Kulinarne fantazje chińskiego miasta Kantonu
Należy pamiętać o tym, że wędrując ulicami południowych miast, odczuwa się klimat zupełnie odmienny od atmosfery pozostałych regionów Chin. Wspaniałe potrawy, przygotowywane na ulicznych straganach i w restauracjach, wabią zapachem i kuszą wyglądem. Zwłaszcza Kanton jest doskonałym miejscem dla wszystkich, którzy lubią kulinarne eksperymenty.
Oprócz tradycyjnych dań, szybko smażonych w woku, możemy tam skosztować mięsa, żółwi, węży, psów i kotów. Jeśli ktoś z nas ma naturę odkrywcy (także nowych smaków) powinien się udać na kantoński targ Qingping. Możemy tam dostać wszystko, co według Chińczyków nadaje się do jedzenia. Na początku targu na straganach widać owoce i zioła o właściwościach leczniczych. Nic nie zapowiada tego, co znajduje się w głębi. Toż to prawdziwa menażeria: psy, koty, węże i sowy. Nieopodal jest restauracja chlubiąca się ponad stuletnią tradycją w przyrządzaniu mięsa węży. Na parterze lokalu stoi wielkie terrarium, w którym trzyma się różnego rodzaju gady.
Warto wiedzieć o tym, że Chińczycy ogromną wagę przywiązują do świeżości produktów potrzebnych do przygotowania potrawy. Rodowici mieszkańcy Chin wiele godzin spędzają na zakupach.

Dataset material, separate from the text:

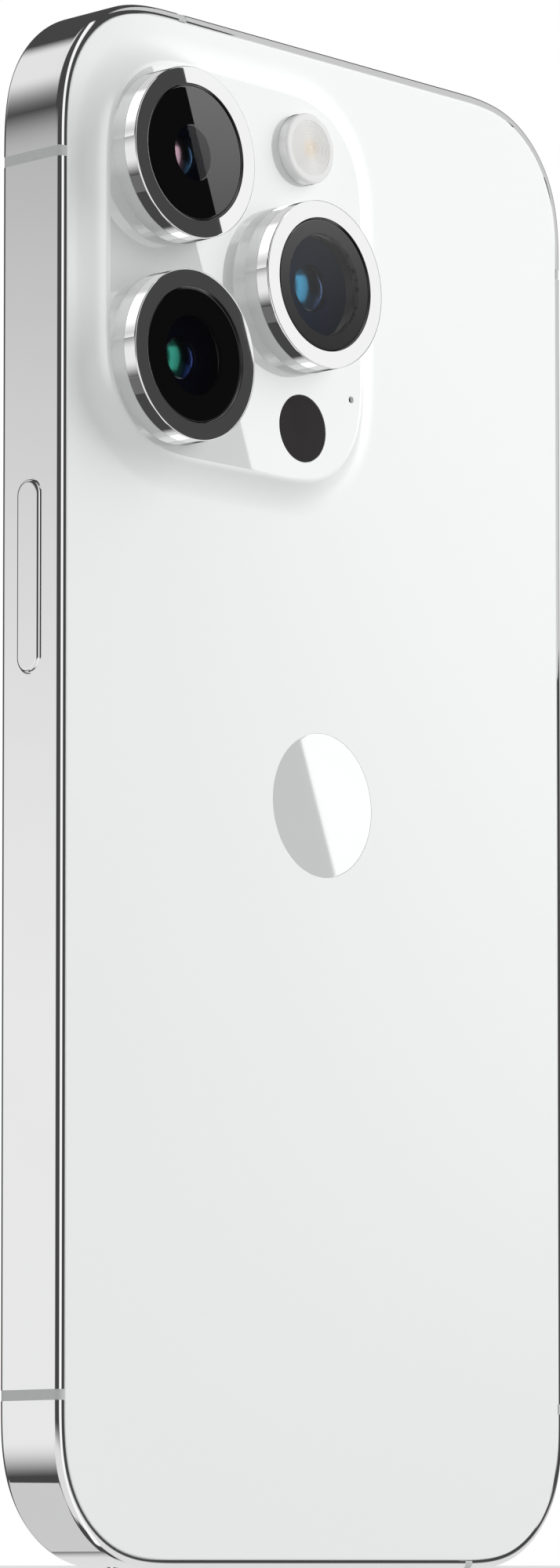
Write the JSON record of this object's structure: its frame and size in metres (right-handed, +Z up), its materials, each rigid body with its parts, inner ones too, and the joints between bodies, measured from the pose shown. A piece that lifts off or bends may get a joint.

Wszystko po to, aby mieć gwarancję świeżości składników kulinarnych. Najstarsi członkowie rodziny, którzy z reguły zajmują się domowymi sprawunkami, potrafią po zakupy wychodzić trzy razy dziennie.
W restauracjach obowiązują te same zasady. Często restauratorzy trzymają żywe zwierzęta, aby klienci mogli wybrać te, które chcą zjeść. Dla mieszkańca Zachodu to generalnie straszny zwyczaj. Ale ludzie Wschodu uważają, że skoro i tak zwierzę trzeba zabić, niech klient wie, co znajda.
Czy Chińczycy jedzą psy?
W dawnych czasach mięso psów spożywała tylko biedota. Bogaty Chińczyk nie brał go do ust. Jednak z czasem takie podziały się zatarły i potrawy przyrządzane z tych zwierząt możemy spotkać w wielu restauracjach na południu kraju.
Nie oznacza to jednak, że w Kantonie wszystkie psy i koty są w niebezpieczeństwie i że restauratorzy biegają po mieście, aby złapać odpowiednie okazy. Do celów kulinarnych psy są hodowane specjalnie. Przysmakiem są też żółwie. Co do nich jednak wielu mieszkańców ma obiekcje podobne jak wobec psów.
W kuchni chińskiej wykorzystuje się także również gady, płazy, a nawet owady. Sporządza się na przykład wysokoprocentowe nalewki z jaszczurkami i wężami. Przypisuje się im właściwości lecznicze.
Artykuł pięknie obala mit, jakoby psy były jedzone w Chinach na porządku dziennym, w każdym miejscu.